What I don't like about Toei Sailor Moon is essentially reflected in those bottom two eps on a much more minor but broad scale across the series. It delays things the developments I want and find interesting for content that I find boring at best and insulting at worst, pettiness and civilian drama that I could find in any series as opposed to the Magical Girl Superhero content that is unique to Sailor Moon. It is a series that feels so bound by its time, a time where teenage girls were pushed to be straight and unnaturally thin and told our emotions were something to find funny. It has weird unexplained plot and thematic hiccups caused by its weird relationship to the Manga where it will include elements from it but not the context or the results from it. It's a series that's longer then is optimal with numerous episodes that are made purely to kill time like the clipshow episode or are just repeating the same things that are not going to push the status quo.

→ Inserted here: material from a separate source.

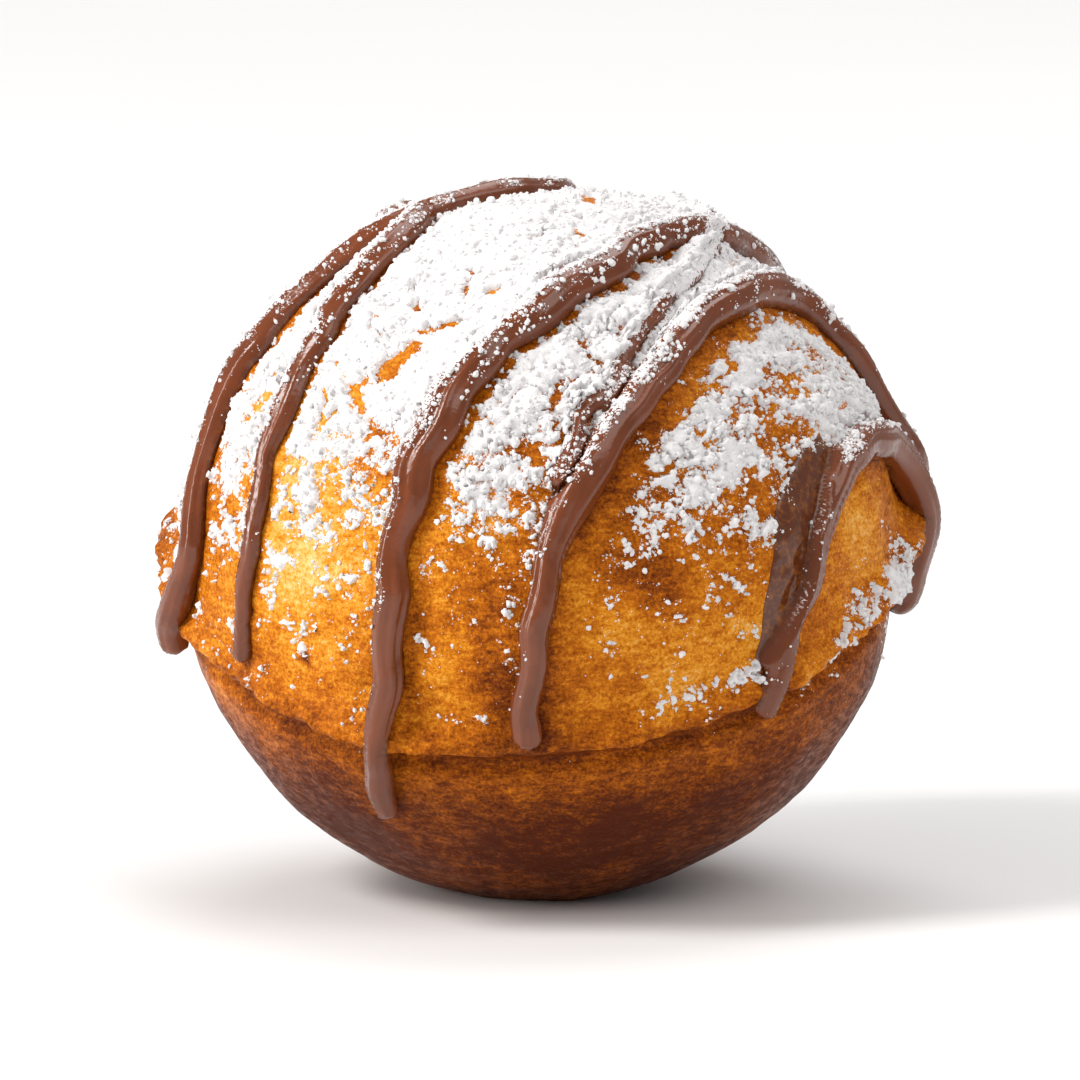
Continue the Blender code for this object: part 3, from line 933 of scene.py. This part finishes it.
class WAFFLE_OT_loose_sugar(bpy.types.Operator):
    """Scatters loose sugar of four kinds over the crust and the chocolate, as joined meshes"""

    bl_idname = "waffle.loose_sugar"
    bl_label = "Loose sugar"

    def execute(self, context):
        settings = context.scene.waffle_sugar
        upper = surface_of([shared["crust"], shared["drizzle"], shared["cover"]])
        finish = sugar_finish("sugar_grain", settings)
        for number, (name, count, least, most, cuts, start, densest, on_cover) in enumerate(LOOSE_SUGAR):
            rng = np.random.default_rng(settings.seed + number)
            seeds = self.seeds(context, cuts, rng)
            spots = self.spots(rng, upper, count, start, densest, on_cover)
            piece = self.scatter(context, name, seeds, spots, least, most, rng)
            dress(piece, finish)
        return {"FINISHED"}

    def seeds(self, context, cuts, rng):
        """A few crooked lumps, each a primitive with its corners moved."""
        made = []
        for _ in range(LUMP_KINDS):
            deselect()
            if cuts:
                bpy.ops.mesh.primitive_ico_sphere_add(subdivisions=cuts, radius=0.5)
            else:
                bpy.ops.mesh.primitive_cone_add(vertices=4, radius1=0.55, radius2=0, depth=0.8)
            seed = context.object
            if not cuts:
                bpy.ops.object.mode_set(mode="EDIT")
                bpy.ops.mesh.select_all(action="SELECT")
                bpy.ops.mesh.quads_convert_to_tris()
                bpy.ops.object.mode_set(mode="OBJECT")
            points = points_of(seed.data)
            offset = Vector(rng.uniform(0, 50, 3))
            pushed = [p * (1 + LUMP_CROOK * noise.noise(Vector(p) * LUMP_BUMPS + offset)) for p in points]
            corners = np.array(pushed) * rng.uniform(LUMP_LEAST, LUMP_MOST, 3)
            faces = np.array([face.vertices[:] for face in seed.data.polygons])
            made.append((corners, faces))
            bpy.data.objects.remove(seed)
        return made

    def spots(self, rng, upper, count, start, densest, on_cover):
        """Places and directions where sugar of this kind lies."""
        found = []
        while len(found) < count:
            hits = []
            for row in rng.normal(size=(BATCH, 3)):
                way = Vector(row).normalized()
                if way.z > LOWEST_SUGAR:
                    place, normal, _, _ = upper.ray_cast(CENTRE + way * 2 * BODY_RADIUS, -way)
                    if place is not None:
                        hits.append((place, normal))
            amounts = sugar_amounts([place for place, _ in hits], shared["threads"])
            for (place, normal), amount, chance in zip(hits, amounts, rng.random(len(hits))):
                covered = eased(FULL_FROM, FULL_TO, amount)
                share = eased(start, densest, amount) * (1 - (1 - on_cover) * covered)
                if chance < share * eased(SETTLES_FROM, SETTLES_TO, normal.z):
                    found.append((place, normal))
        return found[:count]

    def scatter(self, context, name, seeds, spots, least, most, rng):
        corners, faces, start = [], [], 0
        for place, normal in spots:
            points, sides = seeds[rng.integers(len(seeds))]
            size = least + (most - least) * rng.random() ** SMALL_SIZES
            turn = np.array(normal.to_track_quat("Z", "Y").to_matrix()) @ self.spin(rng)
            placed = (points * size * MM) @ turn.T + np.array(place + normal * size * SUNK_SHARE * MM)
            corners.append(placed)
            faces.append(sides + start)
            start += len(points)
        mesh = bpy.data.meshes.new(name)
        mesh.from_pydata(np.concatenate(corners), [], np.concatenate(faces))
        piece = bpy.data.objects.new(name, mesh)
        context.collection.objects.link(piece)
        return piece

    def spin(self, rng):
        tilts = rng.uniform(-LUMP_TILT, LUMP_TILT), rng.uniform(-LUMP_TILT, LUMP_TILT)
        turn = Euler((*tilts, rng.uniform(0, 2 * math.pi)))
        return np.array(turn.to_matrix())


class WAFFLE_OT_stage(bpy.types.Operator):
    """Sets the pale floor, the soft studio light and the camera"""

    bl_idname = "waffle.stage"
    bl_label = "Stage"

    def execute(self, context):
        settings = context.scene.waffle_stage
        self.add_floor(context)
        self.add_camera(context, settings)
        for name, light in LIGHTS.items():
            self.add_light(context, name, *light)
        world = bpy.data.worlds.new("studio")
        context.scene.world = world
        world.use_nodes = True
        background = world.node_tree.nodes["Background"]
        background.inputs["Color"].default_value = ROOM_COLOUR
        background.inputs["Strength"].default_value = ROOM_STRENGTH
        context.scene.view_settings.view_transform = "Standard"
        return {"FINISHED"}

    def add_floor(self, context):
        deselect()
        bpy.ops.mesh.primitive_plane_add(size=FLOOR_SIZE)
        floor = context.object
        floor.name = "floor"
        finish = Finish("pale_floor", {"Roughness": 0.6, "Specular IOR Level": 0.2})
        colour = finish.blend(finish.mottle(FLOOR_CLOUDS, 2, 0.5), *FLOOR_COLOURS)
        finish.plug(finish.shader, {"Base Color": colour})
        floor.data.materials.append(finish.material)

    def add_camera(self, context, settings):
        back = direction(settings.azimuth, settings.elevation)
        aim = CENTRE + Vector((0, 0, AIM_ABOVE))
        camera = bpy.data.objects.new("camera", bpy.data.cameras.new("camera"))
        context.collection.objects.link(camera)
        camera.data.lens = settings.lens
        camera.data.clip_start = CLIP_START
        camera.location = aim + back * settings.distance
        camera.rotation_euler = (-back).to_track_quat("-Z", "Y").to_euler()
        context.scene.camera = camera

    def add_light(self, context, name, azimuth, elevation, distance, width, height, watts, colour):
        data = bpy.data.lights.new(name, "AREA")
        data.shape = "ELLIPSE"
        data.size = width
        data.size_y = height
        data.energy = watts
        data.color = colour
        light = bpy.data.objects.new(name, data)
        context.collection.objects.link(light)
        away = direction(azimuth, elevation)
        light.location = CENTRE + away * distance
        light.rotation_euler = (-away).to_track_quat("-Z", "Y").to_euler()


class WAFFLE_PT_panel(bpy.types.Panel):
    """One button for each piece, and one for the stage"""

    bl_idname = "WAFFLE_PT_panel"
    bl_label = "Waffle Ball"
    bl_space_type = "VIEW_3D"
    bl_region_type = "UI"
    bl_category = "Waffle Ball"

    def draw(self, context):
        for operator in OPERATORS:
            self.layout.operator(operator.bl_idname)


SETTINGS = {
    "waffle_crust": CrustSettings,
    "waffle_drizzle": DrizzleSettings,
    "waffle_sugar": SugarSettings,
    "waffle_stage": StageSettings,
}
OPERATORS = [
    WAFFLE_OT_crust, WAFFLE_OT_drizzle, WAFFLE_OT_sugar_cover, WAFFLE_OT_loose_sugar, WAFFLE_OT_stage,
]


def register():
    for kind in [*SETTINGS.values(), *OPERATORS, WAFFLE_PT_panel]:
        bpy.utils.register_class(kind)
    for name, kind in SETTINGS.items():
        setattr(bpy.types.Scene, name, PointerProperty(type=kind))


def unregister():
    for name in SETTINGS:
        delattr(bpy.types.Scene, name)
    for kind in [WAFFLE_PT_panel, *reversed(OPERATORS), *SETTINGS.values()]:
        bpy.utils.unregister_class(kind)


def main():
    register()
    bpy.ops.waffle.crust()
    bpy.ops.waffle.drizzle()
    bpy.ops.waffle.sugar_cover()
    bpy.ops.waffle.loose_sugar()
    bpy.ops.waffle.stage()


if __name__ == "__main__":
    main()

I associate it so strongly with my adolescence when I first sat down and purposefully watched the entire thing front to back. Those were hard days when the world stopped seeming to make sense, when I noticed people constantly diminishing the importance of my feelings, when petty school drama became common, where day after day would go by in a seemingly never ending status quo of tedium and perhaps on some level I can't help but connect those two things.